-- Data shown --
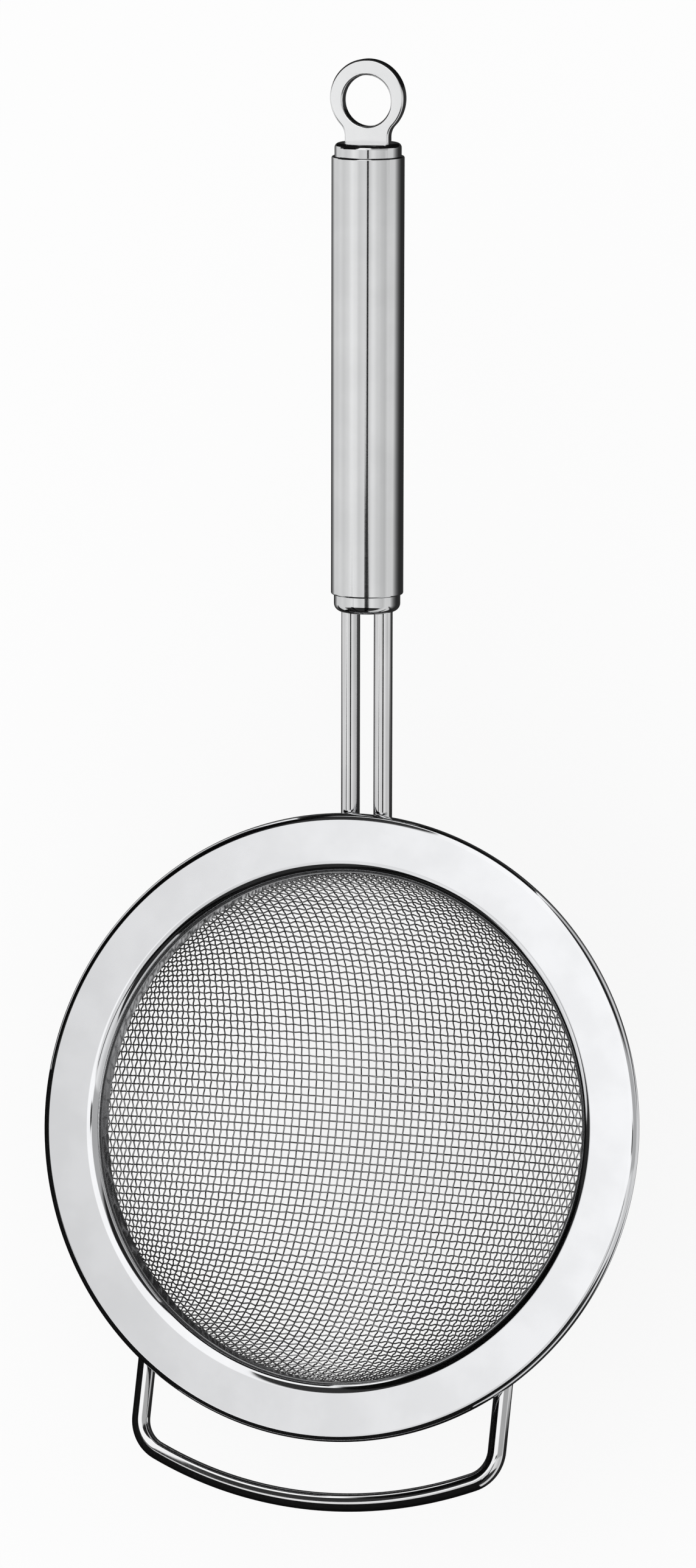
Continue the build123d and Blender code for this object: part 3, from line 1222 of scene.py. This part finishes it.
    def build(self) -> None:
        """Surrounds the object with the light."""
        world = bpy.data.worlds.new("studio")
        bpy.context.scene.world = world
        world.use_nodes = True
        nodes = NodeTree(world.node_tree)
        way = nodes.add("ShaderNodeTexCoord").outputs["Generated"]
        parts = nodes.add("ShaderNodeSeparateXYZ", Vector=way).outputs
        direction = (parts["X"], parts["Y"], parts["Z"])
        level = self.panel_light(nodes, *direction)
        for place in self.open_places(nodes, *direction):
            level = nodes.sum("MULTIPLY", level, nodes.ease(place, 0.0, 1.0, self.dark_level, 1.0))
        mirrored = nodes.add("ShaderNodeLightPath").outputs["Is Glossy Ray"]
        panels = nodes.add("ShaderNodeBackground", Color=WHITE, Strength=level)
        even = nodes.add("ShaderNodeBackground", Color=WHITE, Strength=self.even_level)
        pick = nodes.add(
            "ShaderNodeMixShader", slot_0=mirrored, slot_1=even.outputs[0], slot_2=panels.outputs[0]
        )
        nodes.add("ShaderNodeOutputWorld", Surface=pick.outputs[0])


@dataclass
class Viewpoint:
    """The camera, where the photograph was taken from."""

    place: Vector = Vector((564.75, 33.28, 1647.1)) * MM
    picture_right: Vector = Vector((0.9433, 0.0765, -0.3230))
    toward_camera: Vector = Vector((0.32607, -0.03095, 0.94484))
    focal_share: float = 11233 / 2576
    sensor: float = 24.0
    nearest: float = 0.05

    def build(self) -> None:
        """Sets up the camera and how its picture is shown."""
        data = bpy.data.cameras.new("camera")
        data.sensor_fit = "VERTICAL"
        data.sensor_height = self.sensor
        data.lens = self.focal_share * self.sensor
        data.clip_start = self.nearest
        camera = bpy.data.objects.new("camera", data)
        bpy.context.scene.collection.objects.link(camera)
        back = self.toward_camera.normalized()
        right = (self.picture_right - self.picture_right.dot(back) * back).normalized()
        up = back.cross(right)
        turned = Matrix((right, up, back)).transposed().to_4x4()
        camera.matrix_world = Matrix.Translation(self.place) @ turned
        bpy.context.scene.camera = camera
        bpy.context.scene.view_settings.view_transform = "Standard"


def main() -> None:
    """Builds the strainer, piece by piece, then the table, the cards, the light and the camera."""
    logging.basicConfig(level=logging.INFO, format="%(name)s: %(message)s")
    for part in (
        Rim(), WireCloth(), RestBow(), Rods(), Grip(), Eyelet(), Table(), Cards(), Sky(), Viewpoint(),
    ):
        part.build()


if __name__ == "__main__":
    main()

-- What you have to do --
Each line of the material should be duplicated exactly, please.

-- Finished exercise --
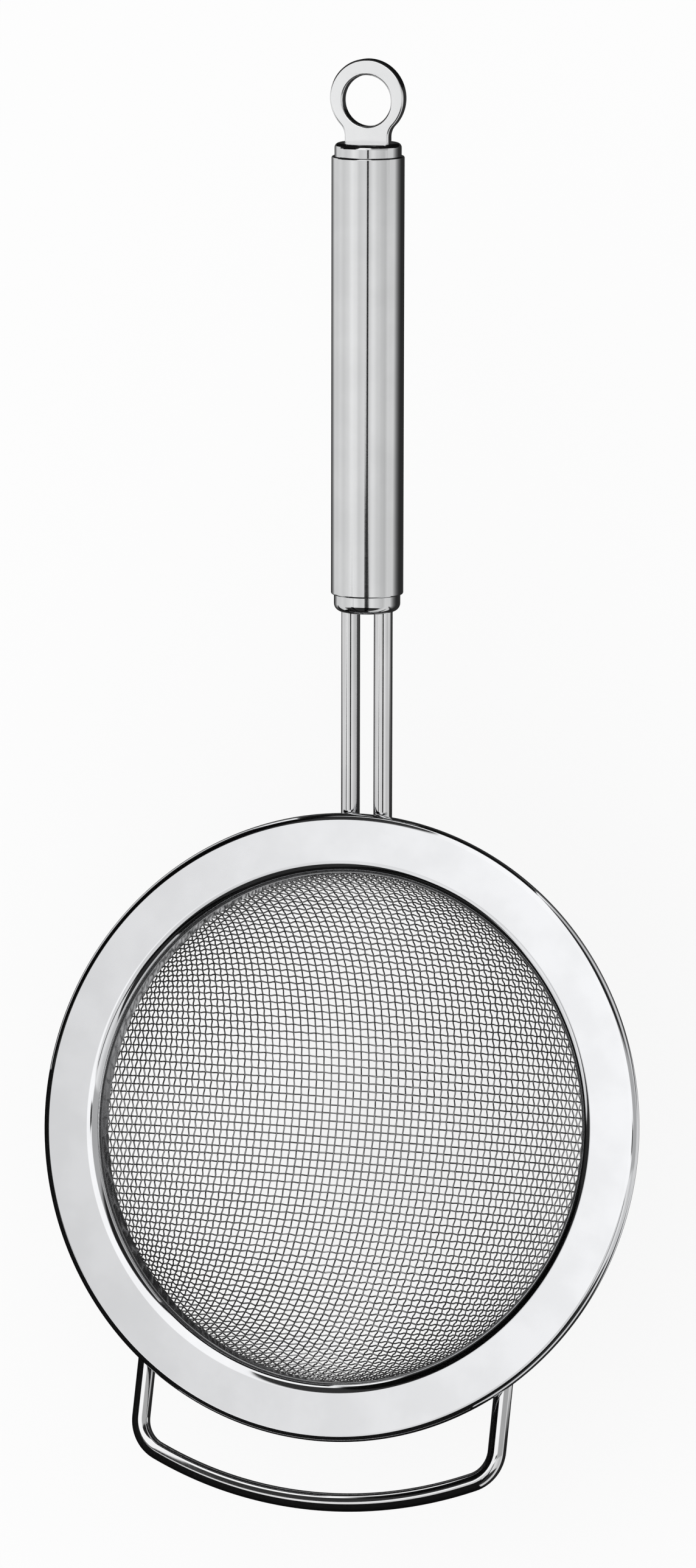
Continue the build123d and Blender code for this object: part 3, from line 1222 of scene.py. This part finishes it.
    def build(self) -> None:
        """Surrounds the object with the light."""
        world = bpy.data.worlds.new("studio")
        bpy.context.scene.world = world
        world.use_nodes = True
        nodes = NodeTree(world.node_tree)
        way = nodes.add("ShaderNodeTexCoord").outputs["Generated"]
        parts = nodes.add("ShaderNodeSeparateXYZ", Vector=way).outputs
        direction = (parts["X"], parts["Y"], parts["Z"])
        level = self.panel_light(nodes, *direction)
        for place in self.open_places(nodes, *direction):
            level = nodes.sum("MULTIPLY", level, nodes.ease(place, 0.0, 1.0, self.dark_level, 1.0))
        mirrored = nodes.add("ShaderNodeLightPath").outputs["Is Glossy Ray"]
        panels = nodes.add("ShaderNodeBackground", Color=WHITE, Strength=level)
        even = nodes.add("ShaderNodeBackground", Color=WHITE, Strength=self.even_level)
        pick = nodes.add(
            "ShaderNodeMixShader", slot_0=mirrored, slot_1=even.outputs[0], slot_2=panels.outputs[0]
        )
        nodes.add("ShaderNodeOutputWorld", Surface=pick.outputs[0])


@dataclass
class Viewpoint:
    """The camera, where the photograph was taken from."""

    place: Vector = Vector((564.75, 33.28, 1647.1)) * MM
    picture_right: Vector = Vector((0.9433, 0.0765, -0.3230))
    toward_camera: Vector = Vector((0.32607, -0.03095, 0.94484))
    focal_share: float = 11233 / 2576
    sensor: float = 24.0
    nearest: float = 0.05

    def build(self) -> None:
        """Sets up the camera and how its picture is shown."""
        data = bpy.data.cameras.new("camera")
        data.sensor_fit = "VERTICAL"
        data.sensor_height = self.sensor
        data.lens = self.focal_share * self.sensor
        data.clip_start = self.nearest
        camera = bpy.data.objects.new("camera", data)
        bpy.context.scene.collection.objects.link(camera)
        back = self.toward_camera.normalized()
        right = (self.picture_right - self.picture_right.dot(back) * back).normalized()
        up = back.cross(right)
        turned = Matrix((right, up, back)).transposed().to_4x4()
        camera.matrix_world = Matrix.Translation(self.place) @ turned
        bpy.context.scene.camera = camera
        bpy.context.scene.view_settings.view_transform = "Standard"


def main() -> None:
    """Builds the strainer, piece by piece, then the table, the cards, the light and the camera."""
    logging.basicConfig(level=logging.INFO, format="%(name)s: %(message)s")
    for part in (
        Rim(), WireCloth(), RestBow(), Rods(), Grip(), Eyelet(), Table(), Cards(), Sky(), Viewpoint(),
    ):
        part.build()


if __name__ == "__main__":
    main()